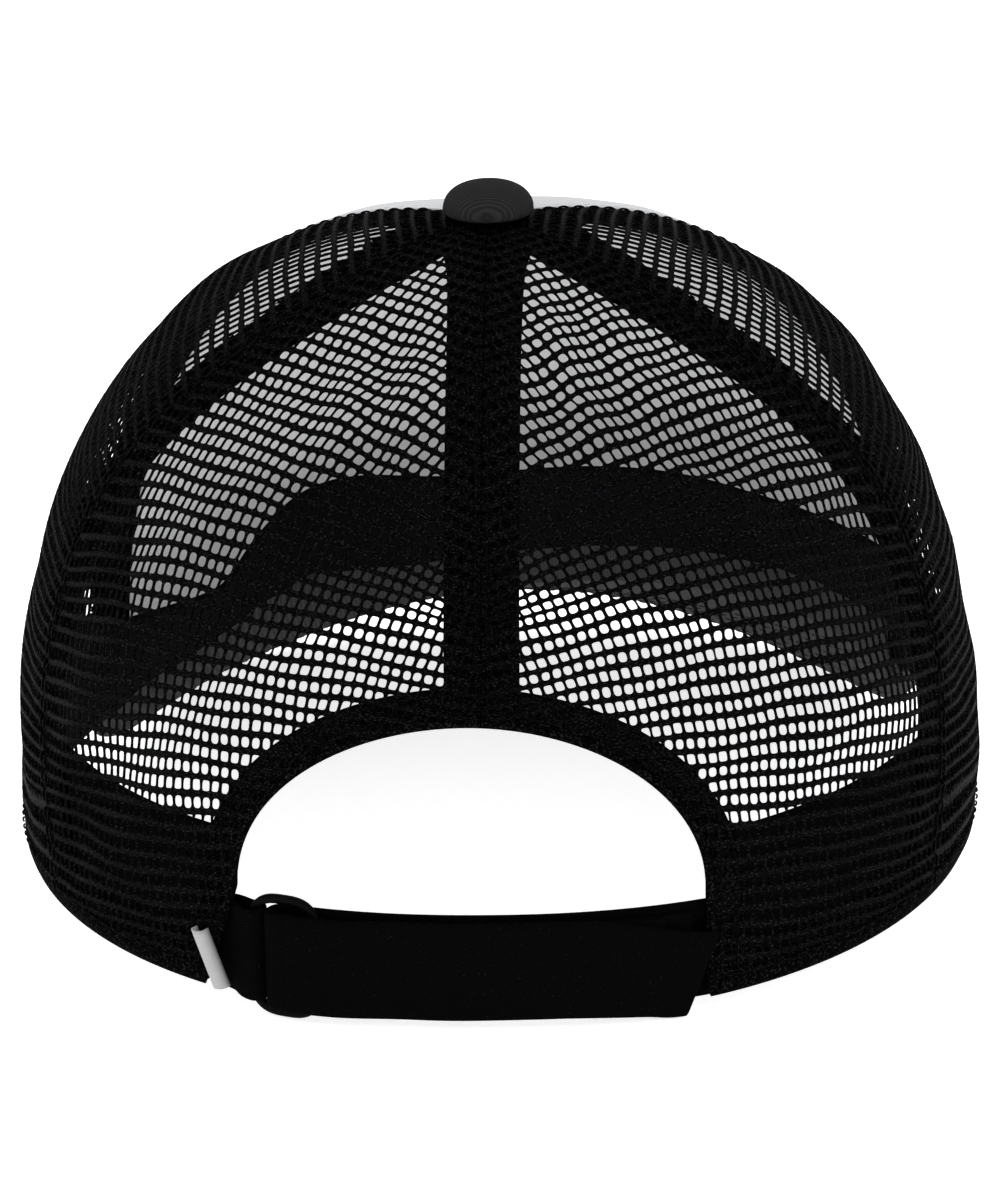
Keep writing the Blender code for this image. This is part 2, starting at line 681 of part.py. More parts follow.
def build_closure(webbing, pile, plastic, label):
    strap_run(webbing)
    pile_tape("loop_tape", LOOP_TAPE_ARCS, LOOP_TAPE_D, PILE_THICKNESS, pile)
    strap_tail(webbing)
    pile_tape("hook_tape", HOOK_TAPE_ARCS, HOOK_TAPE_D, 0.5 * PILE_THICKNESS, pile)
    ring_tab(webbing)
    ring(plastic)
    tag(label)


# ---- the cap ---------------------------------------------------------------------------------
for old in list(bpy.data.objects):
    bpy.data.objects.remove(old, do_unlink=True)

PARTS = bpy.data.collections.new("trucker_cap")
bpy.context.scene.collection.children.link(PARTS)
CAP_FRAME = bpy.data.objects.new("cap_frame", None)
PARTS.objects.link(CAP_FRAME)
CAP_FRAME.matrix_world = (Matrix.Translation((0.0, CAP_Y, CAP_Z))
                          @ Matrix.Rotation(-PITCH, 4, "X"))

BLACK_MESH = make_material("black_mesh", (0.010, 0.010, 0.012), 0.55)
WHITE_TWILL = make_material("white_twill", (0.78, 0.79, 0.81), 0.85)
BACKING = make_material("grey_backing", (0.60, 0.61, 0.60), 0.90)
BLACK_TAPE = make_material("black_tape", (0.010, 0.010, 0.011), 0.85)
BLACK_BAND = make_material("black_band", (0.012, 0.012, 0.013), 0.90)
CHARCOAL = make_material("charcoal_cloth", (0.032, 0.032, 0.034), 0.85)
BOARD = make_material("white_board", (0.75, 0.75, 0.73), 0.60)
METAL = make_material("button_metal", (0.60, 0.60, 0.60), 0.35, 1.0)
BLACK_WEB = make_material("black_web", (0.008, 0.008, 0.009), 0.90)
PILE = make_material("black_pile", (0.006, 0.006, 0.007), 0.95)
BLACK_PLASTIC = make_material("black_plastic", (0.012, 0.012, 0.013), 0.40)
WHITE_RIBBON = make_material("white_ribbon", (0.80, 0.81, 0.80), 0.75)

build_panels(BLACK_MESH, WHITE_TWILL, BACKING)
build_tapes(BLACK_TAPE)
build_sweatband(BLACK_BAND)
build_brim(CHARCOAL, BOARD)
build_button(CHARCOAL, METAL)
build_closure(BLACK_WEB, PILE, BLACK_PLASTIC, WHITE_RIBBON)
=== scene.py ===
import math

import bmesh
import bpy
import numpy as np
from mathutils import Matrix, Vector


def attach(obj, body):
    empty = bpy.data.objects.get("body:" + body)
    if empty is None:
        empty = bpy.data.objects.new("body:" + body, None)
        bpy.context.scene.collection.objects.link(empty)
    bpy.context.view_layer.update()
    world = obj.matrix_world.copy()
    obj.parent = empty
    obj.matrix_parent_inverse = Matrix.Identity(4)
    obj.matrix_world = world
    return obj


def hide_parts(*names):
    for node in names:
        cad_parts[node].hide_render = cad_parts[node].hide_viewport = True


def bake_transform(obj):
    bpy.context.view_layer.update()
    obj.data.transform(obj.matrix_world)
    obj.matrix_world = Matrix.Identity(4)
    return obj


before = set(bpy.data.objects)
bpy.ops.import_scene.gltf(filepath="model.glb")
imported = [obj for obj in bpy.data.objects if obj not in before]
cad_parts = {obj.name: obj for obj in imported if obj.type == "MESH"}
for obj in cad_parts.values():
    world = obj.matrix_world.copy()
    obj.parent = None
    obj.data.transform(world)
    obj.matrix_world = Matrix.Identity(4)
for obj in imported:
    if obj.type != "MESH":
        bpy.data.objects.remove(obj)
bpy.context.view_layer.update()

# The looks of a five-panel trucker cap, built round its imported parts.
#
# Every soft part is made here in the place its CAD solid holds: knitted mesh with real holes,
# the white front, doubled seams, tapes, stitching, sweatband, brim, button, strap and label.
# Points are worked out in metres in the cap's own frame, as in the CAD source, and TO_WORLD puts
# them where the cap lies on its brim and its closure.
#
# Azimuth runs round the crown in degrees: 0 at the centre back, +90 at the wearer's left (+X),
# 180 at the centre front. Rise runs up the crown from 0 at the rim to 1 at the button. Cloth has
# its own flat coordinates, u across and v up the grain, which are also its UVs.

# ---- crown, as in the CAD source -------------------------------------------------------------
HALF_WIDTH, FRONT_LENGTH, BACK_LENGTH = 0.0932, 0.1000, 0.0956
PLAN_POWER = 2.18
CROWN_HEIGHT, APEX_Y = 0.1250, 0.0030
WIDEST_HEIGHT, WIDEST_FOLLOW = 0.0122, 0.6
RIM_SHARE, RISE_EASE = 0.10, 1.35
SIDE_TUCK, TUCK_START, TUCK_SPAN = 0.0008, 40.0, 30.0
SIDE_RIM_RISE, FRONT_RIM_RISE, RIM_RISE_POWER, RIM_SKEW = 0.0064, 0.0230, 1.5, 0.0090
BACK_POWERS, SIDE_POWERS, FRONT_POWERS = (1.39, 0.780), (0.825, 0.920), (1.18, 0.98)
BACK_SEAM_RIM, BACK_SEAM_MIDDLE, BACK_SEAM_TOP = 60.0, 66.0, 48.0
FRONT_SEAM = 120.0
EYE_RADIUS = 0.0034
FABRIC, LAYER_GAP, TAPE, TAPE_WIDTH = 0.0006, 0.0008, 0.0005, 0.0136
INNER_DEPTH = FABRIC + LAYER_GAP
CENTRE_TAPE_LENGTH, SEAM_TAPE_LENGTH = 0.111, 0.166
TAPE_RIDGE = 0.000125
SEAM_GAP, FRONT_SEAM_GAP, FRONT_FULLNESS = 0.00012, 0.00015, 0.0009
BACKING_FOOT, BACKING_TOP_RADIUS = 0.012, 0.0165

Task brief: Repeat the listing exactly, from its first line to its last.

Reply:
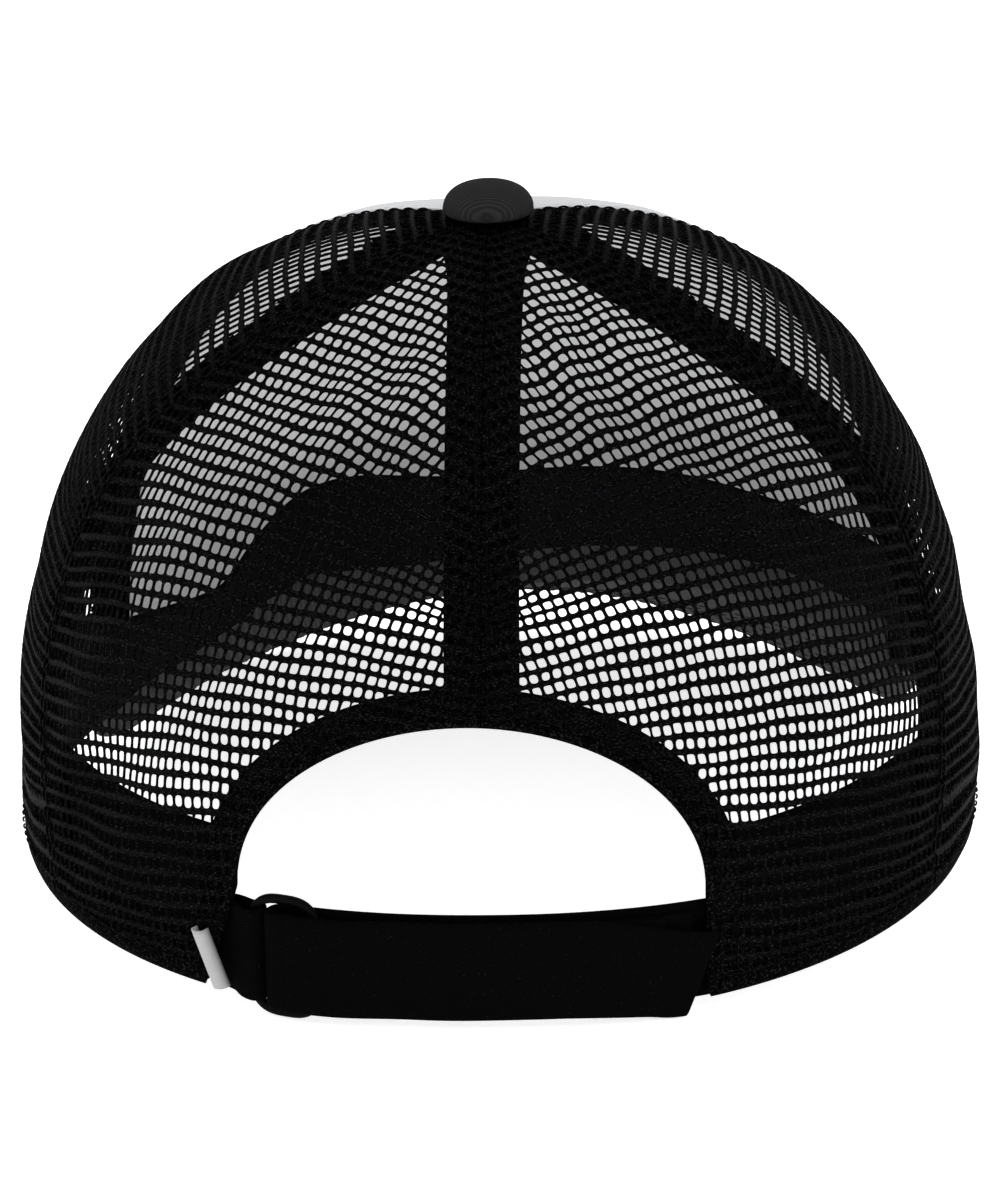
Keep writing the Blender code for this image. This is part 2, starting at line 681 of part.py. More parts follow.
def build_closure(webbing, pile, plastic, label):
    strap_run(webbing)
    pile_tape("loop_tape", LOOP_TAPE_ARCS, LOOP_TAPE_D, PILE_THICKNESS, pile)
    strap_tail(webbing)
    pile_tape("hook_tape", HOOK_TAPE_ARCS, HOOK_TAPE_D, 0.5 * PILE_THICKNESS, pile)
    ring_tab(webbing)
    ring(plastic)
    tag(label)


# ---- the cap ---------------------------------------------------------------------------------
for old in list(bpy.data.objects):
    bpy.data.objects.remove(old, do_unlink=True)

PARTS = bpy.data.collections.new("trucker_cap")
bpy.context.scene.collection.children.link(PARTS)
CAP_FRAME = bpy.data.objects.new("cap_frame", None)
PARTS.objects.link(CAP_FRAME)
CAP_FRAME.matrix_world = (Matrix.Translation((0.0, CAP_Y, CAP_Z))
                          @ Matrix.Rotation(-PITCH, 4, "X"))

BLACK_MESH = make_material("black_mesh", (0.010, 0.010, 0.012), 0.55)
WHITE_TWILL = make_material("white_twill", (0.78, 0.79, 0.81), 0.85)
BACKING = make_material("grey_backing", (0.60, 0.61, 0.60), 0.90)
BLACK_TAPE = make_material("black_tape", (0.010, 0.010, 0.011), 0.85)
BLACK_BAND = make_material("black_band", (0.012, 0.012, 0.013), 0.90)
CHARCOAL = make_material("charcoal_cloth", (0.032, 0.032, 0.034), 0.85)
BOARD = make_material("white_board", (0.75, 0.75, 0.73), 0.60)
METAL = make_material("button_metal", (0.60, 0.60, 0.60), 0.35, 1.0)
BLACK_WEB = make_material("black_web", (0.008, 0.008, 0.009), 0.90)
PILE = make_material("black_pile", (0.006, 0.006, 0.007), 0.95)
BLACK_PLASTIC = make_material("black_plastic", (0.012, 0.012, 0.013), 0.40)
WHITE_RIBBON = make_material("white_ribbon", (0.80, 0.81, 0.80), 0.75)

build_panels(BLACK_MESH, WHITE_TWILL, BACKING)
build_tapes(BLACK_TAPE)
build_sweatband(BLACK_BAND)
build_brim(CHARCOAL, BOARD)
build_button(CHARCOAL, METAL)
build_closure(BLACK_WEB, PILE, BLACK_PLASTIC, WHITE_RIBBON)
=== scene.py ===
import math

import bmesh
import bpy
import numpy as np
from mathutils import Matrix, Vector


def attach(obj, body):
    empty = bpy.data.objects.get("body:" + body)
    if empty is None:
        empty = bpy.data.objects.new("body:" + body, None)
        bpy.context.scene.collection.objects.link(empty)
    bpy.context.view_layer.update()
    world = obj.matrix_world.copy()
    obj.parent = empty
    obj.matrix_parent_inverse = Matrix.Identity(4)
    obj.matrix_world = world
    return obj


def hide_parts(*names):
    for node in names:
        cad_parts[node].hide_render = cad_parts[node].hide_viewport = True


def bake_transform(obj):
    bpy.context.view_layer.update()
    obj.data.transform(obj.matrix_world)
    obj.matrix_world = Matrix.Identity(4)
    return obj


before = set(bpy.data.objects)
bpy.ops.import_scene.gltf(filepath="model.glb")
imported = [obj for obj in bpy.data.objects if obj not in before]
cad_parts = {obj.name: obj for obj in imported if obj.type == "MESH"}
for obj in cad_parts.values():
    world = obj.matrix_world.copy()
    obj.parent = None
    obj.data.transform(world)
    obj.matrix_world = Matrix.Identity(4)
for obj in imported:
    if obj.type != "MESH":
        bpy.data.objects.remove(obj)
bpy.context.view_layer.update()

# The looks of a five-panel trucker cap, built round its imported parts.
#
# Every soft part is made here in the place its CAD solid holds: knitted mesh with real holes,
# the white front, doubled seams, tapes, stitching, sweatband, brim, button, strap and label.
# Points are worked out in metres in the cap's own frame, as in the CAD source, and TO_WORLD puts
# them where the cap lies on its brim and its closure.
#
# Azimuth runs round the crown in degrees: 0 at the centre back, +90 at the wearer's left (+X),
# 180 at the centre front. Rise runs up the crown from 0 at the rim to 1 at the button. Cloth has
# its own flat coordinates, u across and v up the grain, which are also its UVs.

# ---- crown, as in the CAD source -------------------------------------------------------------
HALF_WIDTH, FRONT_LENGTH, BACK_LENGTH = 0.0932, 0.1000, 0.0956
PLAN_POWER = 2.18
CROWN_HEIGHT, APEX_Y = 0.1250, 0.0030
WIDEST_HEIGHT, WIDEST_FOLLOW = 0.0122, 0.6
RIM_SHARE, RISE_EASE = 0.10, 1.35
SIDE_TUCK, TUCK_START, TUCK_SPAN = 0.0008, 40.0, 30.0
SIDE_RIM_RISE, FRONT_RIM_RISE, RIM_RISE_POWER, RIM_SKEW = 0.0064, 0.0230, 1.5, 0.0090
BACK_POWERS, SIDE_POWERS, FRONT_POWERS = (1.39, 0.780), (0.825, 0.920), (1.18, 0.98)
BACK_SEAM_RIM, BACK_SEAM_MIDDLE, BACK_SEAM_TOP = 60.0, 66.0, 48.0
FRONT_SEAM = 120.0
EYE_RADIUS = 0.0034
FABRIC, LAYER_GAP, TAPE, TAPE_WIDTH = 0.0006, 0.0008, 0.0005, 0.0136
INNER_DEPTH = FABRIC + LAYER_GAP
CENTRE_TAPE_LENGTH, SEAM_TAPE_LENGTH = 0.111, 0.166
TAPE_RIDGE = 0.000125
SEAM_GAP, FRONT_SEAM_GAP, FRONT_FULLNESS = 0.00012, 0.00015, 0.0009
BACKING_FOOT, BACKING_TOP_RADIUS = 0.012, 0.0165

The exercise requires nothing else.